A. BAPTISM: SYMBOLICALLY.

Seen as allegiance to Christ; termination of his old life; initiation of the new.

Baptism — they stepped in the water; demonstrated the fact that they were “in Christ”

Immersed — buried with Him
Emerged — raised with Him

B. BAPTISM: SPIRITUALLY
“baptized into Christ Jesus” — means baptism into union with Him; into dedication to Him, and participation in all that Christ is and has done.

Galatians 3:27, “For as many of you as were baptized into Christ have put on Christ.”

Through spiritual baptism we share in Christ’s death and resurrection.

If in death He died for sin, then we, in Him, died to sin.

Wuest Word Studies in Greek New Testament says that “baptizo” is used in the classics of a smith who dips a piece of hot iron in water, tempering it, also of Greek soldiers placing the points of their swords, and barbarians, the points of their spears, in a bowl of blood.

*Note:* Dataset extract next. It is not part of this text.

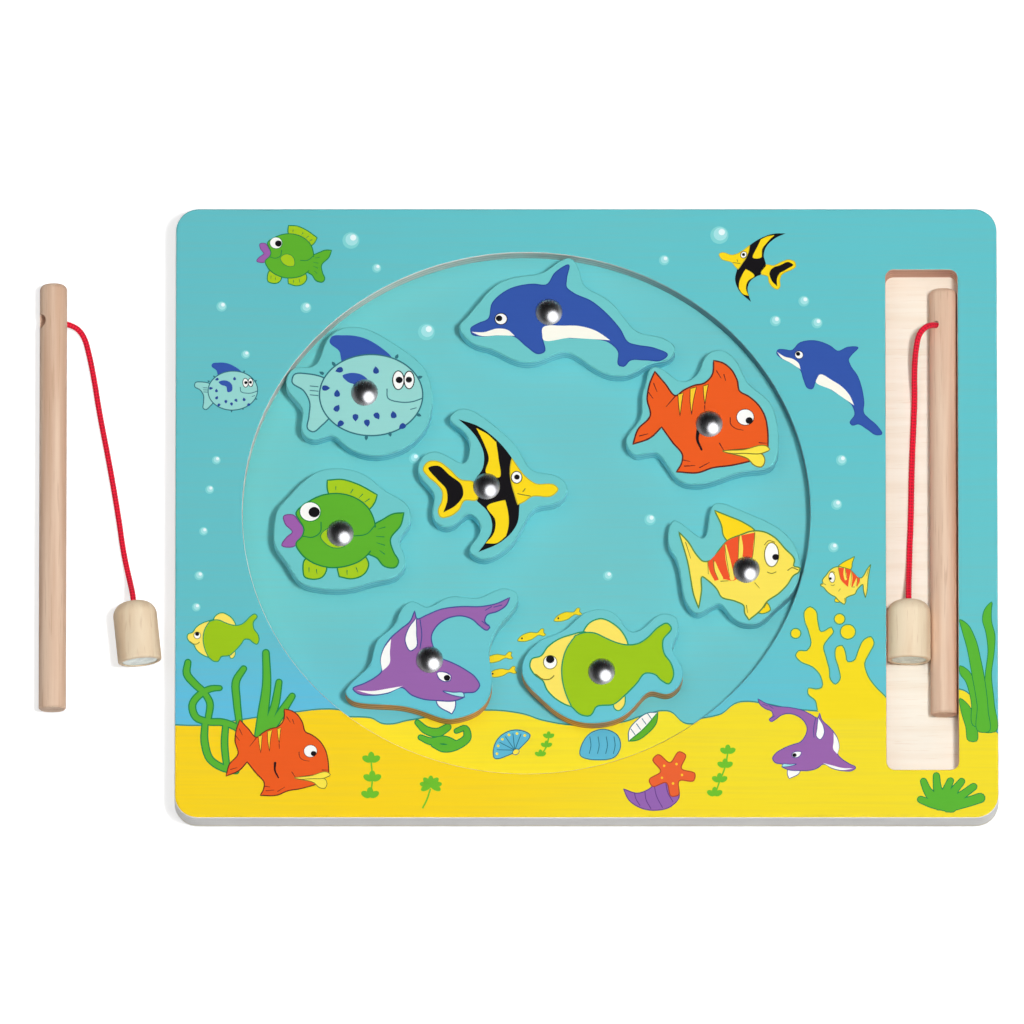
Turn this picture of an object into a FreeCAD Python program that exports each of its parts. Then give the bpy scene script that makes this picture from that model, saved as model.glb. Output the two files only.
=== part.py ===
import FreeCAD, Part
import math
import os

# Magnetic fishing game: a wooden board with an oval pool of eight loose fish, a slot that holds one rod,
# and a second rod lying beside the board. Each rod has a cord with a magnet in a turned bobbin at its end.
# Millimetres, +Z up. The origin is the middle of the board's underside, and the slot is at the board's right.

V = FreeCAD.Vector
UP = V(0, 0, 1)
ALONG_Y = V(0, 1, 0)

# Rods
rod_diameter = 10.0
rod_head_round = 2.2        # rounding of the end with the cord hole
rod_tail_bevel = 0.5        # bevel of the plain end
rod_hole_from_head = 14.0   # from the rounded end to the middle of the cord hole
rod_bore_length = 3.0       # narrow part of the cord hole, on the side where the cord comes out

# Cords and their knots
cord_diameter = 2.1
cord_bore_play = 0.35       # clear space round a cord in its bore
cord_lead = 2.6             # straight stretch of a cord outside a bore
knot_diameter = 4.6
knot_length = 4.2
knot_round = 1.5
knot_play = 0.3             # clear space round a knot in its chamber

# Bobbins and magnets
bobbin_diameter = 16.0
bobbin_length = 22.5
bobbin_shoulder_round = 5.2
bobbin_foot_round = 0.8
bobbin_bore_length = 3.0    # narrow part of the cord hole, under the domed top
magnet_diameter = 13.0
magnet_thickness = 3.0
magnet_play = 0.1           # clear space round a magnet in its seat
magnet_set_in = 0.3         # depth of a magnet's face inside the bobbin's foot
magnet_edge_bevel = 0.3

# Clear spaces of what lies in the slot
floor_play = 0.2
wall_play = 0.15
side_play = 0.25            # between the rod and the bobbin beside it

# Board
base_thickness = 3.0
play_thickness = 3.0
frame_thickness = 9.0
board_left_margin = 24.6
board_right_margin = 14.6
board_corner_round = 8.5
board_edge_round = 0.8
pool_width = 207.0
pool_length = 195.0
pool_end_margin = 16.5
pool_edge_round = 0.5
pool_to_slot = 27.7
slot_back_margin = 23.0
slot_front_margin = 18.0
slot_corner_round = 3.0
slot_edge_round = 0.4
rod_back_room = 6.0         # from the slot's back end to the rod
rod_front_room = 22.0       # from the rod to the slot's front end

# Fish plates and their studs
plate_edge_bevel = 0.4
stud_head_diameter = 9.8
stud_head_height = 2.8
stud_rim_height = 0.5
stud_shank_diameter = 3.2
stud_shank_length = 6.0
stud_shank_play = 0.1       # clear space round a shank in its hole
stud_hole_extra_depth = 0.5

# The loose rod beside the board
loose_hole_from_board = 44.65   # from the board's left side to the loose rod's axis
loose_hole_y = 73.6             # the loose rod's cord hole, along the board's depth
loose_cord_drop = 25.0          # degrees below level at which the cord leaves the loose rod
loose_bobbin_aside = 29.6       # from the loose rod's cord hole to its bobbin's top, across the rod
loose_bobbin_along = 105.5      # and along it
loose_bobbin_turn = 6.0         # degrees by which the loose bobbin is turned from the rod's line

# The rod in the slot
slot_cord_angle = 125.0         # degrees above level, from the right, at which the cord leaves the rod
slot_bobbin_along = 103.0       # from the rod's cord hole to its bobbin's top, along the rod

# Sizes that follow from those above
rod_radius = rod_diameter / 2
bobbin_radius = bobbin_diameter / 2
cord_radius = cord_diameter / 2
cord_bore_radius = cord_radius + cord_bore_play
knot_chamber_radius = knot_diameter / 2 + knot_play
magnet_seat_radius = magnet_diameter / 2 + magnet_play
magnet_seat_depth = magnet_thickness + magnet_set_in
beside = math.sqrt((bobbin_radius + rod_radius + side_play) ** 2 - (bobbin_radius - rod_radius) ** 2)
slot_width = wall_play + bobbin_radius + beside + rod_radius + wall_play
board_width = board_left_margin + pool_width + pool_to_slot + slot_width + board_right_margin
board_depth = pool_length + 2 * pool_end_margin
slot_length = board_depth - slot_back_margin - slot_front_margin
rod_length = slot_length - rod_back_room - rod_front_room
play_floor = base_thickness
pool_floor = base_thickness + play_thickness
board_top = pool_floor + frame_thickness
pool_x = -board_width / 2 + board_left_margin + pool_width / 2
slot_right = board_width / 2 - board_right_margin
slot_back = board_depth / 2 - slot_back_margin

# The fish's places and outlines are in hundredths of the pool's half width and half length, so that they
# keep to the pool. A place is that of the stud, from the pool's middle, and an outline goes round the stud.
grid_x = pool_width / 200
grid_y = pool_length / 200

PUFFER_PLACE = (-57, 46)
PUFFER = [
    (-27.2, 6.5), (-24.5, 9.5), (-18, 10.5), (-13.5, 20), (-7.5, 25), (1, 24.5), (11, 18.5), (21, 9.5), (24, -1),
    (21, -14.5), (11.5, -22.5), (2, -24), (-7, -20), (-11.5, -16.5), (-18, -18), (-22, -15), (-22, -6.5), (-26.5, 0),
]
DOLPHIN_PLACE = (8, 77)
DOLPHIN = [
    (-31, -4), (-24.5, 4), (-18, 11), (-10, 14), (-2, 15.5), (3.5, 19.5), (7.5, 20.8), (10.5, 17), (12.5, 10.5),
    (18.5, 6.5), (25.5, -0.5), (31.5, -7.5), (40.5, -10), (44.5, -14.5), (42, -18.3), (37, -19.5), (29.5, -23.5),
    (21, -24), (14.5, -20.5), (6, -15.5), (-4.5, -19), (-12, -18.5), (-21, -14), (-27.5, -11.5),
]
ORANGE_PLACE = (64.5, 34)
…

The word “baptizo” in these examples resolves itself into the following definition; the introduction or placing of a person or thing into a new environment or into union with someone else so as to alter its condition or its relationship to its previous environment or condition.

Here, in Romans 6, it refers to the act of God introducing a believing sinner into vital union with Jesus Christ, in order that the believer might have the power of his sinful nature broken and the divine nature implanted through his identification with Christ in His death, burial, and resurrection; thus altering the condition and relationship of the sinner with regard to his previous state and environment, bringing him into a new environment, the Kingdom of God.

CONCLUSION: The fact remains that Paul is driving home the reality of our death with Christ by pointing to a real and actual personal experience. V.4, “We should walk in newness of life” — conduct ourselves in the new (resurrection) life.
Whereas sin describes the old life, righteousness describes the new. No one expects to see a person who has died still actively associated with the people and practices of the former life.